Dalam sambutannya, Bupati Konawe Kepulauan, Rifqi Saifullah Razak S.T, menekankan pentingnya kepala desa menjaga kepercayaan publik. Ia menyampaikan pesan dengan bahasa normatif yang kerap terdengar dalam forum resmi, tentang kepemimpinan yang adil, transparan, dan akuntabel, tentang inovasi desa yang mendorong ekonomi lokal, hingga soal teladan dalam pengamalan nilai Pancasila dan semangat gotong royong.
“Saya berpesan agar para kepala desa dapat menjaga kepercayaan masyarakat dengan kepemimpinan yang adil, transparan, dan akuntabel, meningkatkan inovasi desa untuk menggali potensi lokal, menguatkan sinergi dengan pemerintah daerah, BPD, dan seluruh unsur masyarakat, serta menjadi teladan dalam pengamalan nilai-nilai Pancasila dan semangat gotong royong,” kata Rifqi di hadapan para kepala desa yang baru dikukuhkan.
Namun, di balik pesan yang terdengar ideal itu, publik masih menyimpan tanda tanya. Pasalnya, sejumlah persoalan krusial di lingkup desa hingga kini belum menemukan jalan keluar. mulai dari transparansi dana desa hingga kasus dugaan korupsi yang menyeret pejabat daerah. Pesan bupati yang mengalir bak “papan pengumuman” ini, bagi sebagian pihak, terkesan lebih sebagai upaya diplomatis untuk menghindar dari pertanyaan substantif ketimbang menjawab persoalan nyata di lapangan.

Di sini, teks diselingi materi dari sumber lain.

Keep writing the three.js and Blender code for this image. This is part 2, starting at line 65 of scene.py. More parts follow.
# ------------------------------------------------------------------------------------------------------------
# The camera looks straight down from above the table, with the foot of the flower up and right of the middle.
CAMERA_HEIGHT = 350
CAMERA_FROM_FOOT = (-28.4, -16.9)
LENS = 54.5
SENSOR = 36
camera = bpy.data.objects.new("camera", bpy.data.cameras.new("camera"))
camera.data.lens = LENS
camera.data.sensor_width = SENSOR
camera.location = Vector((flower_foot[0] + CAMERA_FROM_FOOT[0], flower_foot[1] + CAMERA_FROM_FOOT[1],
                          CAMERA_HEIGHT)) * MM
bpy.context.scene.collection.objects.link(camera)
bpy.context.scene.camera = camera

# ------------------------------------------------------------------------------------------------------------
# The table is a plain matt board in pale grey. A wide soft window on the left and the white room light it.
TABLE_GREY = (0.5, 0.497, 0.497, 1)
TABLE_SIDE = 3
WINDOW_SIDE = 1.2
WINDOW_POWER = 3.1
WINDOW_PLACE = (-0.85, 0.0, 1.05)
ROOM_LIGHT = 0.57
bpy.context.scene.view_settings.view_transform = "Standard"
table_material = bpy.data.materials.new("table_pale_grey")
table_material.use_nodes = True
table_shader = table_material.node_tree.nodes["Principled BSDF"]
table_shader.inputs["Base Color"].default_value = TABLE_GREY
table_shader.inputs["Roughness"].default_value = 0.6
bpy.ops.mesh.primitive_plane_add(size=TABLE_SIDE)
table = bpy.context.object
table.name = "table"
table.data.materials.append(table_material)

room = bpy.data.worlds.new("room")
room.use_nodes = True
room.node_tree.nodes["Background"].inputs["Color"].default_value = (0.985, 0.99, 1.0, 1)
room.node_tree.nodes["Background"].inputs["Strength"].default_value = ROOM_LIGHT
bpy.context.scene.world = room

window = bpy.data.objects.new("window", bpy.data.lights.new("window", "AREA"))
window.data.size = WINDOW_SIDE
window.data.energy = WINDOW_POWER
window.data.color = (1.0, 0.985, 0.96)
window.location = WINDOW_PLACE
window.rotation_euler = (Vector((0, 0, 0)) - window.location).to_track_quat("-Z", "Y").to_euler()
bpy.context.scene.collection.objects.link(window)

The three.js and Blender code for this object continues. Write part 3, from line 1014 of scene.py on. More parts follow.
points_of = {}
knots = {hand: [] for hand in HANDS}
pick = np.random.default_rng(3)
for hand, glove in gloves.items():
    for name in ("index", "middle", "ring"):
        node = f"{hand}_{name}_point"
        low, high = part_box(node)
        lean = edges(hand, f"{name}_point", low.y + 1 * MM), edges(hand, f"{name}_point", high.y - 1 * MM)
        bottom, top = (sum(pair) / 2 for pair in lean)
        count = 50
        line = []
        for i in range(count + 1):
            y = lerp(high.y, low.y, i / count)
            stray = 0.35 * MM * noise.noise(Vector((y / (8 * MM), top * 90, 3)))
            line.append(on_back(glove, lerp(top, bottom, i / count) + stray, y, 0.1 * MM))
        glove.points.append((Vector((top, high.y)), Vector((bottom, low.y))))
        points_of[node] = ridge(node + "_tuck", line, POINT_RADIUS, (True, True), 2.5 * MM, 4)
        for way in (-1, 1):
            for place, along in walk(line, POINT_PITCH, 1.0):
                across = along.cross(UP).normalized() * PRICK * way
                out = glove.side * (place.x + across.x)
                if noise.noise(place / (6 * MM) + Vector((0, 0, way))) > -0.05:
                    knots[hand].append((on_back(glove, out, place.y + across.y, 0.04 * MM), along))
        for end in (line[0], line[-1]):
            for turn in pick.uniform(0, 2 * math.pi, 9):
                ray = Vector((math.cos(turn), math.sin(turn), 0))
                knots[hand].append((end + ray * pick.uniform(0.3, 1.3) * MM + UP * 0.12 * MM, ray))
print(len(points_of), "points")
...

Di tengah janji-janji normatif dan tuntutan tanggung jawab yang kian besar, publik kini hanya bisa menunggu. Apakah tambahan waktu itu akan benar-benar menjadi peluang untuk mempercepat pembangunan desa, atau justru menjadi ruang nyaman yang rawan disalahgunakan?
Pada akhirnya, pertanyaan mendasarnya tetap sama. Dua tahun ke depan, siapa yang sesungguhnya akan diuntungkan masyarakat desa atau justru para penguasa desa?
Pengukuhan tersebut dilakukan langsung bupati Konkep, Rifqi Saifullah Razak dan disaksikan wakilnya, ketua DPRD, Sekda serta pejabat lainnya.